Sexual Harassment laws and policies are less than perfect but they allow for a process centred around the experience of the survivor and her demands, recognising that justice is not just a process of meting out coupons of acquittals and convictions, that there is no one plane over which power relations grounding caste and patriarchy function, that patriarchy cannot just be slapped away but requires consistent and painful engagement not just with the perpetrators but also with ourselves. Recognising that instances of sexual harassment have been normalised for long and warrant serious engagement, specific mechanisms are put in place, there is an effort to bring some method to the madness that is sexual harassment, which is mostly, incredibly difficult to wrap one’s head around. There is no exhaustive list of what would comprise sexual harassment. There cannot be one. Just as there cannot be an exhaustive list of perpetrators!
The list presently brings to light sixty names and counting, of men who are alleged sexual harassers. The last time I checked Raya Sarkar’s wall, she mentioned that professors are frantically messaging women who they have sexually harassed apologizing. The chilling effect is a product onto itself but how do we address this compounding of vulnerabilities? CASH committees have specific mechanisms put in place to address these vulnerabilities. CASH is flawed, the law is fucked up, the sites of law are sexist and victim blaming, who’s due process is it anyway! But is the list really the process? Do we only wish to brand and move on? Do we wish to out on social media and then get out taking sterile positions on the questions of sexual harassment, casteism, racism, sexism, we so above and beyond structures, we who understand everything in our small little alienated utopias?

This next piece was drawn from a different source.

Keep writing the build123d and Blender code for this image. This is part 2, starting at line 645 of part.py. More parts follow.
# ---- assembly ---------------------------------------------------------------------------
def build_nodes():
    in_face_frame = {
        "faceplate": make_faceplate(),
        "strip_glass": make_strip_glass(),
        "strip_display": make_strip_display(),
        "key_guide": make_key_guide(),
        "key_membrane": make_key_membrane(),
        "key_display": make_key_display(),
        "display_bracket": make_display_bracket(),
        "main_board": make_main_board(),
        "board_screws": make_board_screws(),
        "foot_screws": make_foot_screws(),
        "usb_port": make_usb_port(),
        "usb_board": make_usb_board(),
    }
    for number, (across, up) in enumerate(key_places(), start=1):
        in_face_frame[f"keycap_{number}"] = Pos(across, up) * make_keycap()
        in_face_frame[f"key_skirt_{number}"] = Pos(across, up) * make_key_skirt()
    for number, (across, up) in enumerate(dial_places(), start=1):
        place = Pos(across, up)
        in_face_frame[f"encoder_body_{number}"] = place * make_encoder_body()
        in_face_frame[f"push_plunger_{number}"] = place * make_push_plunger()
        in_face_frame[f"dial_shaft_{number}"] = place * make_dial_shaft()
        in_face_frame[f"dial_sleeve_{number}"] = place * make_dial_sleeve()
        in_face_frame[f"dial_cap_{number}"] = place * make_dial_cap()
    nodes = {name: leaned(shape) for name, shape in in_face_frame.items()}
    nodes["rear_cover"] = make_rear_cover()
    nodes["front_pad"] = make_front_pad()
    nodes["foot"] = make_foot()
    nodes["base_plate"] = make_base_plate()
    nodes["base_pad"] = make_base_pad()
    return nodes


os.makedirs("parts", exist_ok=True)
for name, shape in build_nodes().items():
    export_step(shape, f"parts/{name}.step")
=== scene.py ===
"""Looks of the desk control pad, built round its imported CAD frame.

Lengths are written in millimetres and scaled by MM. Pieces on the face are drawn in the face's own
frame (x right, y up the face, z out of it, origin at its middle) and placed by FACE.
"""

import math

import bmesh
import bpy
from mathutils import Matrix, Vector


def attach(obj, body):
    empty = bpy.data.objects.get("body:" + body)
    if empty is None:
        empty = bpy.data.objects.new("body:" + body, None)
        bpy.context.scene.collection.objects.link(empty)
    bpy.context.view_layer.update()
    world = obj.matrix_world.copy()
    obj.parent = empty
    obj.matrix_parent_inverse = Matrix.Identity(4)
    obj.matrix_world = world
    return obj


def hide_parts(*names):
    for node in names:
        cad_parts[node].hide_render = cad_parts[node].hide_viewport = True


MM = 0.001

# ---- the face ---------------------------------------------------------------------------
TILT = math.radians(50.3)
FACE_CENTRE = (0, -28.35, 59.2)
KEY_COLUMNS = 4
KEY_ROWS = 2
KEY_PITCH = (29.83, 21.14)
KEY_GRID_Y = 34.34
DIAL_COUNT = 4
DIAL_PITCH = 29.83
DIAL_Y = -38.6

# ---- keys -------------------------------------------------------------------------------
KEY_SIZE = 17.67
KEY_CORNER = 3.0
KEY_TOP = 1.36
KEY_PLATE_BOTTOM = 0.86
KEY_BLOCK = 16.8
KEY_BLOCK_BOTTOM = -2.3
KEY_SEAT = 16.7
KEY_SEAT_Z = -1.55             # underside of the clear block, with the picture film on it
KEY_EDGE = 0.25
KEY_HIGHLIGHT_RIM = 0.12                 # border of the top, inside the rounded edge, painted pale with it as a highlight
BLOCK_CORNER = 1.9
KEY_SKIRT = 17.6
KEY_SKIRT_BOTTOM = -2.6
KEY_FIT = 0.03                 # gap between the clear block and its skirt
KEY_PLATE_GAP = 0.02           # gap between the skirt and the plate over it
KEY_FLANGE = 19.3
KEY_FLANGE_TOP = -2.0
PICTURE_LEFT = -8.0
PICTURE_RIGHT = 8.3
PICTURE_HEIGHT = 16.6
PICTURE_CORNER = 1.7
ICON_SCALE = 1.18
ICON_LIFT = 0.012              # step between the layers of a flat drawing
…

Every process in itself is valuable and today. The Indian jurisprudence on sexual harassment has been a dynamic and difficult one and to outrighly throw it into the gutter does great disservice to the struggles of countless women. The processes that gave rise to the Vishakha guidelines, the Sexual harassment laws and policies, CASH, Internal Complaints Committees thereof, every complaint filed in CASH and ICCs, in police stations, narratives of women on social media about their experiences, the countless women and their friends who sent their stories to Raya Sarkar and the list are all extremely valuable and have led us to this moment when we must introspect, imagine and strategise on how we wish to move forward.